A day earlier, Arab League Secretary-General Amr Moussa said that changing the peace plan was not possible.

A Western diplomat said Israel and the United States want Arab countries to hold direct talks with Israel over peace terms rather than stick to the existing initiative, which sets Israeli withdrawal from land occupied in 1967 as a condition for peace.

But officials say Arab leaders have no intention of amending a plan they see as an unprecedented Arab peace offer to Israel.

“During the Arab summit preparatory meetings and setting the summit’s agenda, representatives of all Arab states agreed the Arab peace initiative would not be changed,” Palestinian Ambassador to Saudi Arabia Jamal Al-Shobaki said.

Another Palestinian official who attended yesterday’s preparatory meetings said delegates from Syria, whose Golan Heights is under Israeli control, had been particularly insistent that the initiative not be watered down.

An aide to Mahmoud Abbas said US Secretary of State Condoleezza Rice, in the Middle East ahead of the summit, had asked the Palestinian president if the Arab plan was negotiable. “President Abbas said no,” the aide said.

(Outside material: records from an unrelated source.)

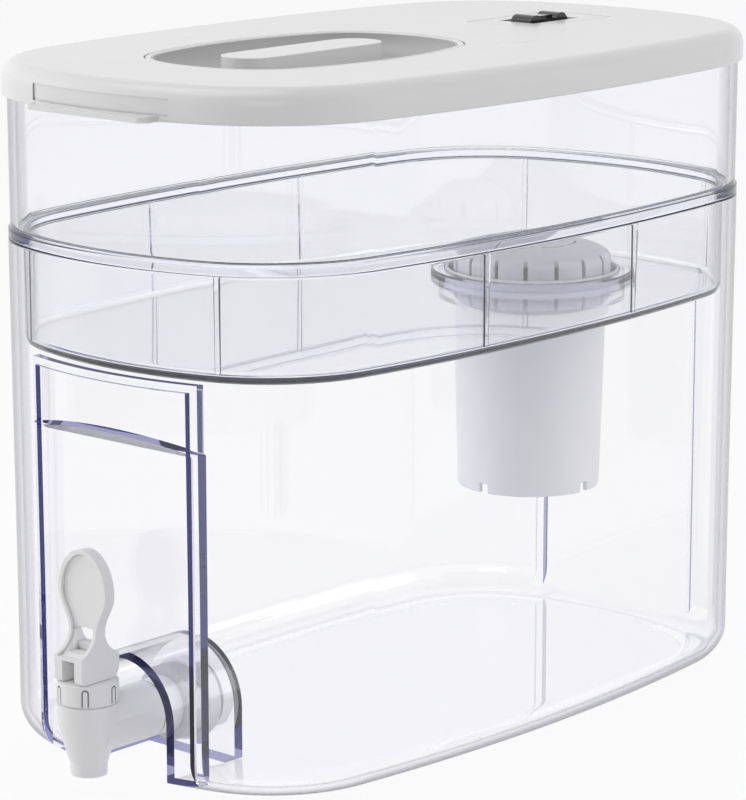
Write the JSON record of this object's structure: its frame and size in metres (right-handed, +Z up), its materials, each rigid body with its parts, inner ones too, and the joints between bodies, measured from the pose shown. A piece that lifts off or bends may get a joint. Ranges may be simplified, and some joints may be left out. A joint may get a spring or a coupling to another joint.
{
  "type": "gravity water filter with tap",
  "caption": "Clear gravity water filter: a reservoir with an oval lid nests in a lower tank, with a hanging filter cartridge and a lever tap at one end.",
  "frame": {"origin": "middle of the whole object's outline from above, tap included, on the plane its foot ring rests on", "axes": "+Z up, -Y towards the tap, +X across the tank"},
  "size_m": [0.193, 0.3468, 0.2726],
  "materials": {
    "clear_plastic": "clear, gloss",
    "white_plastic": "gloss",
    "dark_bowl": "satin",
    "grey_plastic": "satin",
    "black_plastic": "gloss",
    "seal_rubber": "matte",
    "gasket_rubber": "matte, pebbled",
    "carbon": "granular",
    "mesh_steel": "woven",
    "spring_steel": "drawn wire"
  },
  "bodies": {
    "base": {"lower_tank": "clear_plastic", "tap_body": "grey_plastic", "tap_collar": "grey_plastic", "tap_spring": "spring_steel", "shank_spacer": "grey_plastic", "outer_gasket": "gasket_rubber", "flange_washer": "grey_plastic", "inner_washer": "seal_rubber", "hex_nut": "grey_plastic", "inlet_screen": "grey_plastic"},
    "stem": {"valve_stem": "grey_plastic", "valve_plug": "seal_rubber", "lever_pin": "spring_steel"},
    "lever": {"tap_lever": "grey_plastic"},
    "reservoir": {"reservoir": "clear_plastic"},
    "cartridge": {"filter_housing": "grey_plastic", "filter_cap": "grey_plastic", "filter_seal": "seal_rubber", "filter_media": "carbon", "upper_mesh": "mesh_steel", "lower_mesh": "mesh_steel"},
    "lid": {"lid": "white_plastic", "indicator_plate": "white_plastic"},
    "rocker": {"indicator_rocker": "black_plastic"},
    "cover": {"fill_cover": "white_plastic", "fill_cover_bowl": "dark_bowl", "cover_seal": "seal_rubber"}
  },
  "joints": [
    {"name": "stem_lift", "type": "slide", "parent": "base", "child": "stem", "axis": [0, 0, 1], "range_m": [0, 0.0038], "stiffness_N_per_m": 150, "springref_m": -0.003, "deforming": ["tap_spring"]},
    {"name": "lever_tilt", "type": "hinge", "parent": "stem", "child": "lever", "pos_m": [0, -0.16157, 0.0492], "axis": [1, 0, 0], "range_deg": [0, 31]},
    {"name": "reservoir_lift", "type": "slide", "parent": "base", "child": "reservoir", "axis": [0, 0, 1], "range_m": [0, 0.135]},
    {"name": "cartridge_lift", "type": "slide", "parent": "reservoir", "child": "cartridge", "axis": [0, 0, 1], "range_m": [0, 0.08]},
    {"name": "lid_lift", "type": "slide", "parent": "reservoir", "child": "lid", "axis": [0, 0, 1], "range_m": [0, 0.03]},
    {"name": "cover_lift", "type": "slide", "parent": "lid", "child": "cover", "axis": [0, 0, 1], "range_m": [0, 0.02]},
    {"name": "rocker_tilt", "type": "hinge", "parent": "lid", "child": "rocker", "pos_m": [0, 0.10673, 0.2684], "axis": [1, 0, 0], "range_deg": [-6, 6]}
  ],
  "couplings": [
    {"joint": "lever_tilt", "follows": "stem_lift", "rad_per_m": 137.78}
  ]
}
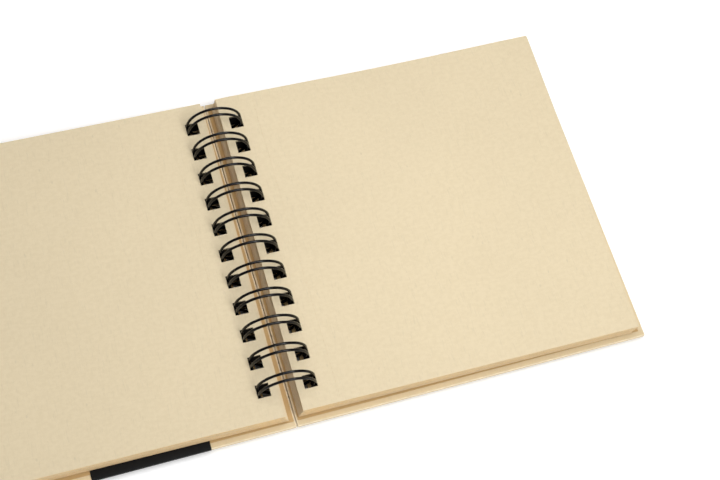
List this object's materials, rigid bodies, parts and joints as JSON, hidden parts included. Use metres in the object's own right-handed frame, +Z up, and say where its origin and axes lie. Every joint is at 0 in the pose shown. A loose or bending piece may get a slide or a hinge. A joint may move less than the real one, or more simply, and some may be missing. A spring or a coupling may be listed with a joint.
{
  "type": "sketchbook",
  "caption": "Square hard-covered sketchbook of tan drawing paper, lying open on a black twin-loop wire binding, with covers and leaves that turn about the wire.",
  "frame": {"origin": "on the surface the open book lies on, under the middle of the wire", "axes": "+X across the open book towards the back cover's fore-edge, +Y along the spine towards the head, +Z up out of the open pages"},
  "size_m": [0.3224, 0.163, 0.0253],
  "materials": {
    "wire": "glossy black coating on steel wire",
    "board": "matt greyboard",
    "cover_paper": "matt tan cover paper",
    "liner_paper": "matt tan liner paper",
    "drawing_paper": "matt tan drawing paper with fine fibres",
    "label": "black paper with a slight sheen"
  },
  "bodies": {
    "wire": {"wire_binding": "wire"},
    "front_cover": {"front_board": "board", "front_cover_wrap": "cover_paper", "front_liner": "liner_paper", "foot_label": "label"},
    "back_cover": {"back_board": "board", "back_cover_wrap": "cover_paper", "back_liner": "liner_paper"},
    "left_pages": {"left_sheet_04": "drawing_paper", "left_sheet_05": "drawing_paper", "left_sheet_06": "drawing_paper", "left_sheet_07": "drawing_paper", "left_sheet_08": "drawing_paper", "left_sheet_09": "drawing_paper", "left_sheet_10": "drawing_paper", "left_sheet_11": "drawing_paper", "left_sheet_12": "drawing_paper", "left_sheet_13": "drawing_paper", "left_sheet_14": "drawing_paper", "left_sheet_15": "drawing_paper", "left_sheet_16": "drawing_paper", "left_sheet_17": "drawing_paper", "left_sheet_18": "drawing_paper", "left_sheet_19": "drawing_paper", "left_sheet_20": "drawing_paper", "left_sheet_21": "drawing_paper", "left_sheet_22": "drawing_paper", "left_sheet_23": "drawing_paper", "left_sheet_24": "drawing_paper", "left_sheet_25": "drawing_paper"},
    "left_leaf_3": {"left_sheet_03": "drawing_paper"},
    "left_leaf_2": {"left_sheet_02": "drawing_paper"},
    "left_leaf_1": {"left_sheet_01": "drawing_paper"},
    "right_pages": {"right_sheet_04": "drawing_paper", "right_sheet_05": "drawing_paper", "right_sheet_06": "drawing_paper", "right_sheet_07": "drawing_paper", "right_sheet_08": "drawing_paper", "right_sheet_09": "drawing_paper", "right_sheet_10": "drawing_paper", "right_sheet_11": "drawing_paper", "right_sheet_12": "drawing_paper", "right_sheet_13": "drawing_paper", "right_sheet_14": "drawing_paper", "right_sheet_15": "drawing_paper", "right_sheet_16": "drawing_paper", "right_sheet_17": "drawing_paper", "right_sheet_18": "drawing_paper", "right_sheet_19": "drawing_paper", "right_sheet_20": "drawing_paper", "right_sheet_21": "drawing_paper", "right_sheet_22": "drawing_paper", "right_sheet_23": "drawing_paper", "right_sheet_24": "drawing_paper", "right_sheet_25": "drawing_paper"},
    "right_leaf_3": {"right_sheet_03": "drawing_paper"},
    "right_leaf_2": {"right_sheet_02": "drawing_paper"},
    "right_leaf_1": {"right_sheet_01": "drawing_paper"}
  },
  "joints": [
    {"name": "front_cover_turn", "type": "hinge", "parent": "wire", "child": "front_cover", "pos_m": [0, 0, 0.0127], "axis": [0, 1, 0], "range_deg": [-0.7, 180]},
    {"name": "back_cover_turn", "type": "hinge", "parent": "wire", "child": "back_cover", "pos_m": [0, 0, 0.0127], "axis": [0, 1, 0], "range_deg": [-180, 0.7]},
    {"name": "left_pages_turn", "type": "hinge", "parent": "front_cover", "child": "left_pages", "pos_m": [0, 0, 0.0127], "axis": [0, 1, 0], "range_deg": [0, 180]},
    {"name": "left_leaf_3_turn", "type": "hinge", "parent": "left_pages", "child": "left_leaf_3", "pos_m": [0, 0, 0.0127], "axis": [0, 1, 0], "range_deg": [0, 180]},
    {"name": "left_leaf_2_turn", "type": "hinge", "parent": "left_leaf_3", "child": "left_leaf_2", "pos_m": [0, 0, 0.0127], "axis": [0, 1, 0], "range_deg": [0, 180]},
    {"name": "left_leaf_1_turn", "type": "hinge", "parent": "left_leaf_2", "child": "left_leaf_1", "pos_m": [0, 0, 0.0127], "axis": [0, 1, 0], "range_deg": [0, 180]},
    {"name": "right_pages_turn", "type": "hinge", "parent": "back_cover", "child": "right_pages", "pos_m": [0, 0, 0.0127], "axis": [0, 1, 0], "range_deg": [-180, 0]},
    {"name": "right_leaf_3_turn", "type": "hinge", "parent": "right_pages", "child": "right_leaf_3", "pos_m": [0, 0, 0.0127], "axis": [0, 1, 0], "range_deg": [-180, 0]},
    {"name": "right_leaf_2_turn", "type": "hinge", "parent": "right_leaf_3", "child": "right_leaf_2", "pos_m": [0, 0, 0.0127], "axis": [0, 1, 0], "range_deg": [-180, 0]},
    {"name": "right_leaf_1_turn", "type": "hinge", "parent": "right_leaf_2", "child": "right_leaf_1", "pos_m": [0, 0, 0.0127], "axis": [0, 1, 0], "range_deg": [-180, 0]}
  ]
}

Another senior Abbas aide said the Palestinians would propose at the summit to establish a committee of Arab states headed by Saudi Arabia to find ways to implement the peace plan.

In Egypt, Rice said the United States was not asking the Arabs to change their proposal but Arab states should do everything in their power to help bring about a peace agreement between Israel and the Palestinians. On Saturday, Rice held talks in Aswan with the foreign ministers of four Arab governments to promote what she is billing as a new US drive for peace between Israel and the Palestinians.

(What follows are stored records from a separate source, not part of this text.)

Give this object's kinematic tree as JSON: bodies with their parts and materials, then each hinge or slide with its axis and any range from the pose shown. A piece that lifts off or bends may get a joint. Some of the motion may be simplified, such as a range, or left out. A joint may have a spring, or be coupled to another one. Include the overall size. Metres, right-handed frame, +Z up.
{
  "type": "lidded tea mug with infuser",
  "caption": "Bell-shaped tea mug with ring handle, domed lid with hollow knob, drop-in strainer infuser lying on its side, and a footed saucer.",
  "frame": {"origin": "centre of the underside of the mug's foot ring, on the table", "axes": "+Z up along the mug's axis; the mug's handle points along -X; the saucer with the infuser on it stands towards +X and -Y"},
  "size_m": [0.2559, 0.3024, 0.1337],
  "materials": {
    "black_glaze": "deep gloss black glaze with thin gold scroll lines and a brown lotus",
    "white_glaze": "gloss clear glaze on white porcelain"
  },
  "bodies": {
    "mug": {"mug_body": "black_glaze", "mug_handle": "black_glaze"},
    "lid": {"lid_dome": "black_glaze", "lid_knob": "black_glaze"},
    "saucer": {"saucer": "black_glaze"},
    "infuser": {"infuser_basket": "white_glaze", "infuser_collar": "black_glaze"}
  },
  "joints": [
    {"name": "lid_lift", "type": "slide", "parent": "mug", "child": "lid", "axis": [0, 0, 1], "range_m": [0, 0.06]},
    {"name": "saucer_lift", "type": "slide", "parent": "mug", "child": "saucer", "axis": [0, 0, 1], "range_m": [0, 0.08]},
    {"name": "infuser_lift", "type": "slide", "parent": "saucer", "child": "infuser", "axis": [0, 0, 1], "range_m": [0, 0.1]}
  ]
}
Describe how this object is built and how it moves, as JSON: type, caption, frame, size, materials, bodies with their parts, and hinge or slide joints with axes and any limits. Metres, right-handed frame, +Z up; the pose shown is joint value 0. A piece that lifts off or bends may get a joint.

Prince Saud said that meeting had no impact on the summit. “The meeting in Aswan is not related to the Arab summit. It is an attempt to explain US efforts in the region,” he said.

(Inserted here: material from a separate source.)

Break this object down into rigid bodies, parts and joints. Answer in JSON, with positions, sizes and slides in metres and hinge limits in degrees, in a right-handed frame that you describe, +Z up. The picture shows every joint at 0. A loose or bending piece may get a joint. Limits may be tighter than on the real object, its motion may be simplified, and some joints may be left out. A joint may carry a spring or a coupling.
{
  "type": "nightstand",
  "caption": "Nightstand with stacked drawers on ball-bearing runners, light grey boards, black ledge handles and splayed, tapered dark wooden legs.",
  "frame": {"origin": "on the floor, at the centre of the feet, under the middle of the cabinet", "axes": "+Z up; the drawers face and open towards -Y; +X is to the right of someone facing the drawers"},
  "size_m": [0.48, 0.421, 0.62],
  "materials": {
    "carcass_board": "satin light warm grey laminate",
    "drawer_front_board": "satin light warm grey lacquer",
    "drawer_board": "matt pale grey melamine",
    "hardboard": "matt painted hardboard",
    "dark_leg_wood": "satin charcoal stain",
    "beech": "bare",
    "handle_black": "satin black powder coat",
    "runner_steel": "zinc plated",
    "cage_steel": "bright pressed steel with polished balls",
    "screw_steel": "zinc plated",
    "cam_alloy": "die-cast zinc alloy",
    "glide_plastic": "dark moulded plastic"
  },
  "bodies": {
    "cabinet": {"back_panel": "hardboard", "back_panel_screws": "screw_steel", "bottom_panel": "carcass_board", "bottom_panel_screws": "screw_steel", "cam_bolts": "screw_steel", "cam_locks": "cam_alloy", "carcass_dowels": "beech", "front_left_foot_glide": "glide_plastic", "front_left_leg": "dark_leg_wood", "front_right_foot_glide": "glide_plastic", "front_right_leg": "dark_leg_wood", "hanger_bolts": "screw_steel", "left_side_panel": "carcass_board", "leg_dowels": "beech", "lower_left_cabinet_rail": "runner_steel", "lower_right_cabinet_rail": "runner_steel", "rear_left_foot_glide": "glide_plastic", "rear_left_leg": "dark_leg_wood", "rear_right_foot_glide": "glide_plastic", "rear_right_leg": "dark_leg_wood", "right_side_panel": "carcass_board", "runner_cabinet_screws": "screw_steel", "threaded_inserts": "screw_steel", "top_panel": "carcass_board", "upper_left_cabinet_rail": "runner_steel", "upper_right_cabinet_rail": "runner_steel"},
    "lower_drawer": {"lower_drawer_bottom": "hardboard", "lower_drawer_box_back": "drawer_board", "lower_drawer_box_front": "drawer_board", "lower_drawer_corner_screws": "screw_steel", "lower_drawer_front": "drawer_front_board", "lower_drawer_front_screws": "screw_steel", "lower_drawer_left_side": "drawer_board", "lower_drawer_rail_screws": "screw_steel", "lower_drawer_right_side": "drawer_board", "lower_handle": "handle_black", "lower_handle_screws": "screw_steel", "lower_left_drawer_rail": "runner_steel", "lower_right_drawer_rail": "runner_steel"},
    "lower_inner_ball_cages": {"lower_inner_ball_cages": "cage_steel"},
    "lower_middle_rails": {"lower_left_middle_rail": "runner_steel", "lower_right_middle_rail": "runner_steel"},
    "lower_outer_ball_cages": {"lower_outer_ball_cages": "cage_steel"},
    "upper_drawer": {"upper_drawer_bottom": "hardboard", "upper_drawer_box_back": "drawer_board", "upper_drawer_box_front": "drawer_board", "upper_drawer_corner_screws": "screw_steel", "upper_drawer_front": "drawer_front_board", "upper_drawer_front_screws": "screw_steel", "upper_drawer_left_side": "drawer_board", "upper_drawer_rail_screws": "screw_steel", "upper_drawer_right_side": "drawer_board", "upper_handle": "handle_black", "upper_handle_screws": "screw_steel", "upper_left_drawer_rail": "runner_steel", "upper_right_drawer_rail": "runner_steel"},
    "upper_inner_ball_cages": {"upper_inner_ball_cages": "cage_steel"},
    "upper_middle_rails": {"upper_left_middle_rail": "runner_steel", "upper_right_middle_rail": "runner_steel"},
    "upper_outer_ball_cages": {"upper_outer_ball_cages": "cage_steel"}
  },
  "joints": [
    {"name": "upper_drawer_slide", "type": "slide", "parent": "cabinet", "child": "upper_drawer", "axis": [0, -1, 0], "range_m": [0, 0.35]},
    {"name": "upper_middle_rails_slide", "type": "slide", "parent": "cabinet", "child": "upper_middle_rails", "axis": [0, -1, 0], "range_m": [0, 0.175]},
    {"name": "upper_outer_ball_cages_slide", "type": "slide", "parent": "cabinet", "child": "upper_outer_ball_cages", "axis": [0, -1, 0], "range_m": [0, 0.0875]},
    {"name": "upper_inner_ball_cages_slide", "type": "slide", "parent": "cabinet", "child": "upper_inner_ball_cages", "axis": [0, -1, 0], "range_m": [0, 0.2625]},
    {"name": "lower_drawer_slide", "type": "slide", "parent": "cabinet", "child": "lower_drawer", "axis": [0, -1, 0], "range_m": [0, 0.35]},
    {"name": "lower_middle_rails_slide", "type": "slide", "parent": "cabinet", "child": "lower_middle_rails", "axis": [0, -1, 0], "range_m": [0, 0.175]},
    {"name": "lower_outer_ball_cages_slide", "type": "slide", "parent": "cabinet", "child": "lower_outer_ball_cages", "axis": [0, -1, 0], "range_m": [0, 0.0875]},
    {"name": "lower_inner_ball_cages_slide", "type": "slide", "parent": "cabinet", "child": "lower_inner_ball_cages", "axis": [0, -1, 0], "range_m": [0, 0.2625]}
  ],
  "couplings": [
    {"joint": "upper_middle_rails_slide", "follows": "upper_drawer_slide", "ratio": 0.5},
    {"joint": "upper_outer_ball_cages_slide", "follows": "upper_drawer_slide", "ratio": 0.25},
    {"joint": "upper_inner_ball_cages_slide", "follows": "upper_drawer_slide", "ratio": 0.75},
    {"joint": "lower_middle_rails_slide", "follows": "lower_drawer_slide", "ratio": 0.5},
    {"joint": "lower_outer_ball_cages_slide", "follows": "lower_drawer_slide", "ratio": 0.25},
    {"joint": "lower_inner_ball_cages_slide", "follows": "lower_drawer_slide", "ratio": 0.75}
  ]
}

Prince Saud said the Arab summit was expected to give full support to the Palestinian people and call for an end to the international blockade imposed since Hamas formed a Palestinian government in March 2006.

A senior Palestinian official said Hamas agreed not to express any opposition to the Arab plan. “Hamas will not contradict the Arab consensus, but will not voice a position on the Arab initiative,” the Palestinian official said, quoting Khaled Meshaal after the Hamas leader held talks with Saudi officials during a brief trip.

Majdi Al-Khalidi, an official in Abbas’ office who attended the preparatory meetings, said delegates had prepared the draft resolutions to be discussed by Arab foreign ministers today. “On the summit’s agenda is an article calling for reactivating the Arab peace plan, another calling for ending the international blockade on the Palestinian Authority, and the Palestinians would ask the Arabs for financial aid of $55 million for a year for budgetary support,” Khalidi told Reuters.

Iraqi Vice President Tareq Al-Hashemi yesterday called for the summit to provide support for Iraq against foreign meddling.

“Arab leaders must have a strong role to back Iraq and avoid letting it fall prey to terrorism and external ambitions,” Hashemi said during talks in Jordan with King Abdallah, the palace said.

Hashemi, who arrived in Amman on Saturday night from a trip to Japan on his way back to Iraq, briefed the Jordanian monarch on the security situation in Iraq, it said.

Prominent among non-Arab leaders attending the summit will be President Pervez Musharraf of Pakistan.